The end of the Jewish commonwealth in Palestine became inevitable when the
Zealots took control of it. The more so, since the Jews outside Palestine
– already numbering at that time two thirds of the Jewish people – turned
their backs on the rebels.
By the way, Sharon’s attack on Gush Shalom was so
important to his minions, they saw to it that it was announced in five
consecutive news broadcasts throughout that morning. All his other
statements in the interview, such as the scoop about his forthcoming visit
to India and the session of the Palestinian parliament, were ignored.
That may be a hint of what’s to come. Sharon plans a
full-fledged attack on Gush Shalom and all the serious peace camp, in
order to silence all criticism and frighten other opponents into silence.
His words are not only designed to pressure the state prosecution into
putting the Gush activists on trial, but are also a simple incitement to
murder, very much like his speeches on the eve of Rabin’s assassination.

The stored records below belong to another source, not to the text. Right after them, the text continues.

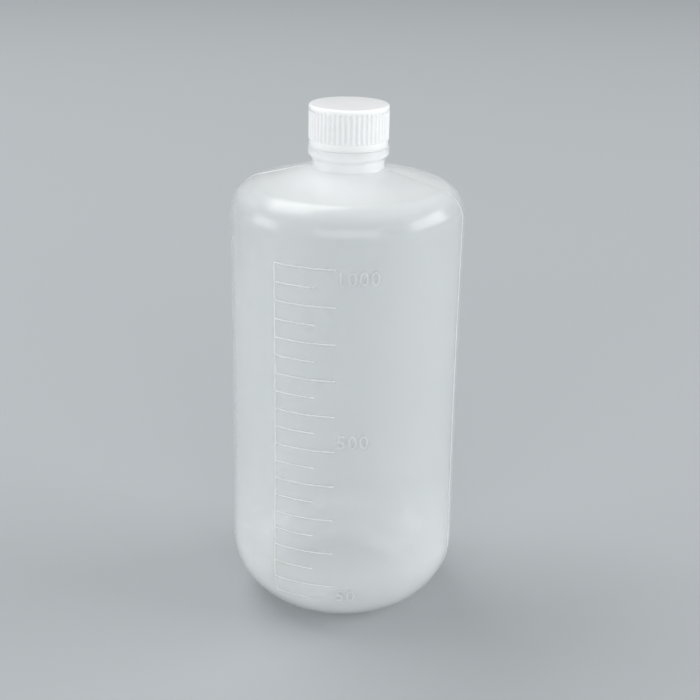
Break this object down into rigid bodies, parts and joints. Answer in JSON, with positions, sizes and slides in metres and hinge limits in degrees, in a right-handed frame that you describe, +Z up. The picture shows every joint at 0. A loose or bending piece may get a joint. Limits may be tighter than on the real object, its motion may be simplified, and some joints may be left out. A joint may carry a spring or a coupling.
{
  "type": "narrow-mouth media bottle",
  "caption": "Round blow-moulded one-litre media bottle with a narrow threaded neck, a raised volume scale and a ribbed screw cap.",
  "frame": {"origin": "centre of the standing ring, on the surface that the bottle stands on", "axes": "+Z up along the bottle's axis; the mould halves meet in the XZ plane and the scale faces -Y"},
  "size_m": [0.0948, 0.0947, 0.212],
  "materials": {
    "natural_polypropylene": "satin, milky and see-through",
    "cap_polypropylene": "satin, milky white",
    "liner_foam": "plain white"
  },
  "bodies": {
    "bottle": {"bottle": "natural_polypropylene"},
    "liner": {"liner": "liner_foam"},
    "cap": {"cap": "cap_polypropylene"}
  },
  "joints": [
    {"name": "liner_lift", "type": "slide", "parent": "bottle", "child": "liner", "axis": [0, 0, 1], "range_m": [0, 0.016]},
    {"name": "cap_turn", "type": "hinge", "parent": "liner", "child": "cap", "pos_m": [0, 0, 0.2091], "axis": [0, 0, 1], "range_deg": [0, 1440]}
  ],
  "couplings": [
    {"joint": "liner_lift", "follows": "cap_turn", "m_per_rad": 0.00063662}
  ]
}
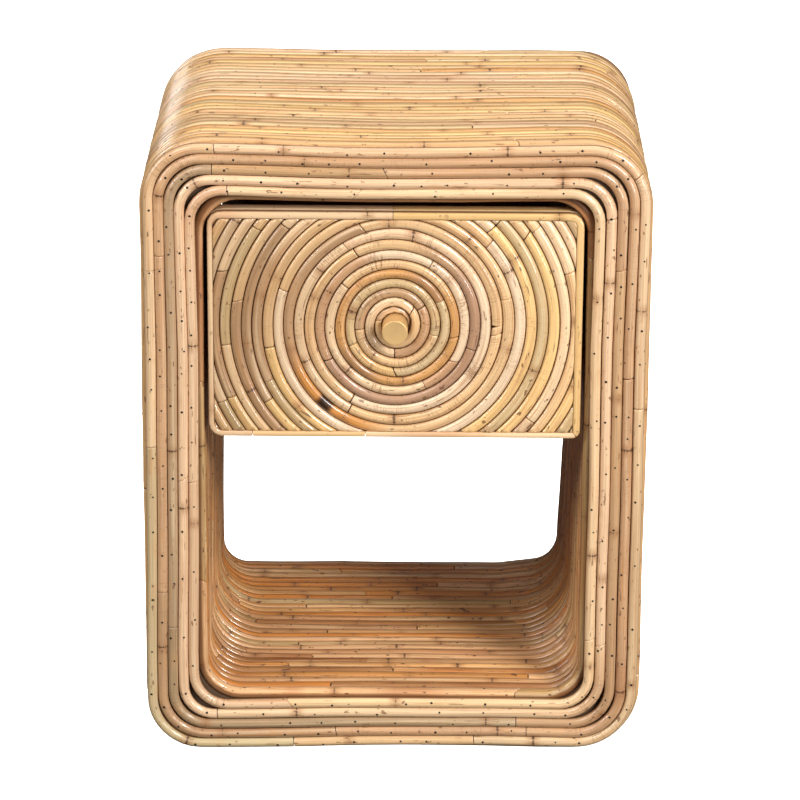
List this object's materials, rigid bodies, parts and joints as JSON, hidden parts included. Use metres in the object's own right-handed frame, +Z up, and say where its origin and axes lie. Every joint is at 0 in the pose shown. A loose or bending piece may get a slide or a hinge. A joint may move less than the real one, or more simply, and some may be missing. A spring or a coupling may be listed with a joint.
{
  "type": "side table with drawer",
  "caption": "Side table of bent rattan poles: a rounded rectangular frame, open right through, with a drawer faced by a coil of poles and a brass knob.",
  "frame": {"origin": "middle of the frame's footprint at floor level, between the outermost faces of the frame's poles", "axes": "+Z up, +X to the right of someone facing the drawer, the drawer opens towards -Y"},
  "size_m": [0.4, 0.3105, 0.514],
  "materials": {
    "rattan_pole": "clear glossy lacquer over pale honey rattan poles, with nodes, scars and butt joints",
    "rattan_coil": "clear glossy lacquer over bent rattan, finely cracked across the bend, a few rings tinted brown or pink",
    "cane_binding": "smooth lacquered cane strip",
    "carcass_wood": "plain sawn light hardwood",
    "drawer_wood": "planed light hardwood and plywood, satin",
    "brass": "brushed satin brass",
    "steel": "dark plain steel"
  },
  "bodies": {
    "frame": {"back_brads": "steel", "back_ring_1": "rattan_pole", "back_ring_2": "rattan_pole", "back_ring_3": "rattan_pole", "back_ring_4": "rattan_pole", "back_ring_5": "rattan_pole", "carcass_bottom_board": "carcass_wood", "carcass_corner_bottom_left": "carcass_wood", "carcass_corner_bottom_right": "carcass_wood", "carcass_corner_top_left": "carcass_wood", "carcass_corner_top_right": "carcass_wood", "carcass_left_board": "carcass_wood", "carcass_right_board": "carcass_wood", "carcass_top_board": "carcass_wood", "drawer_runner_left": "carcass_wood", "drawer_runner_right": "carcass_wood", "drawer_stop_left": "carcass_wood", "drawer_stop_right": "carcass_wood", "front_brads": "steel", "front_ring_1": "rattan_pole", "front_ring_2": "rattan_pole", "front_ring_3": "rattan_pole", "front_ring_4": "rattan_pole", "front_ring_5": "rattan_pole", "inner_pole_01": "rattan_pole", "inner_pole_07": "rattan_pole", "inner_pole_13": "rattan_pole", "inner_pole_18": "rattan_pole", "inner_pole_24": "rattan_pole", "inner_pole_30": "rattan_pole", "inner_poles_02_to_06": "rattan_pole", "inner_poles_08_to_12": "rattan_pole", "inner_poles_14_to_17": "rattan_pole", "inner_poles_19_to_23": "rattan_pole", "inner_poles_25_to_29": "rattan_pole", "outer_pole_01": "rattan_pole", "outer_pole_07": "rattan_pole", "outer_pole_13": "rattan_pole", "outer_pole_18": "rattan_pole", "outer_pole_24": "rattan_pole", "outer_pole_30": "rattan_pole", "outer_poles_02_to_06": "rattan_pole", "outer_poles_08_to_12": "rattan_pole", "outer_poles_14_to_17": "rattan_pole", "outer_poles_19_to_23": "rattan_pole", "outer_poles_25_to_29": "rattan_pole", "runner_screws_left": "steel", "runner_screws_right": "steel"},
    "drawer": {"drawer_back": "drawer_wood", "drawer_back_dowels": "drawer_wood", "drawer_bottom": "drawer_wood", "drawer_coil_arcs": "rattan_coil", "drawer_coil_rings": "rattan_coil", "drawer_edge_binding": "cane_binding", "drawer_front_dowels": "drawer_wood", "drawer_front_panel": "drawer_wood", "drawer_knob": "brass", "drawer_knob_screw": "steel", "drawer_side_left": "drawer_wood", "drawer_side_right": "drawer_wood"}
  },
  "joints": [
    {"name": "drawer_slide", "type": "slide", "parent": "frame", "child": "drawer", "axis": [0, -1, 0], "range_m": [0, 0.2]}
  ]
}
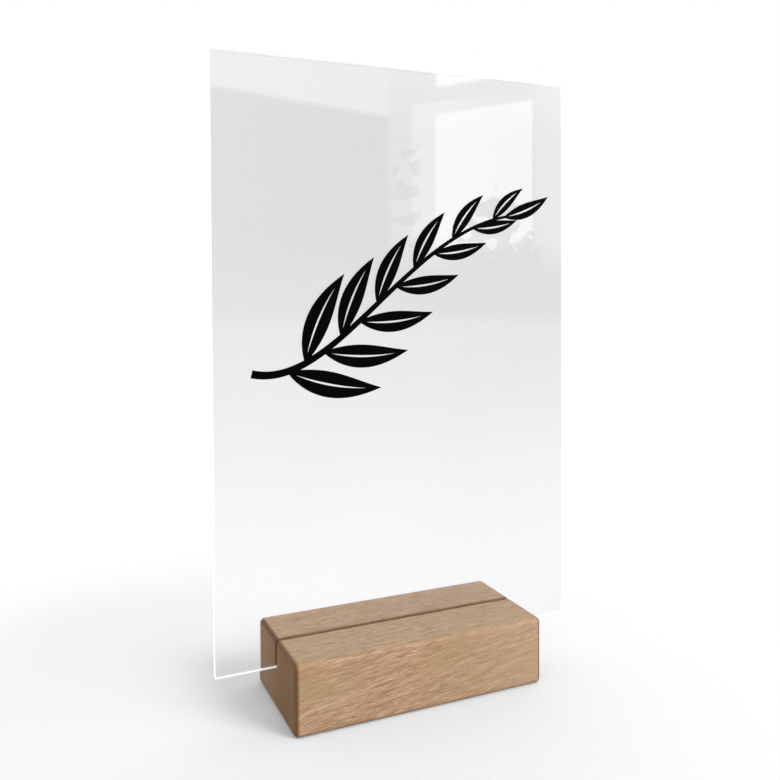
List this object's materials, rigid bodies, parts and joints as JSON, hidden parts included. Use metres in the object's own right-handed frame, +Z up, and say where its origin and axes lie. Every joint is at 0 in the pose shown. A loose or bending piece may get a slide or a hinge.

What frightens Sharon so much? It seems that the Gush
Shalom activity causes many soldiers to think, for the first time, about
the possibility that certain actions are not only immoral and sabotage all
chances for peace, but also violate Israeli and international law and
might constitute war crimes. After all, the great majority of the soldiers
are reasonable persons. Sharon hears the echo. In order to silence the
message, he chooses to silence the messenger. I believe that even Josephus
Flavius will not help him to achieve that.
[The author has closely followed the career of Sharon for four decades.
Over the years, he has written three extensive biographical essays about
him, two (1973, 1981) with his cooperation.]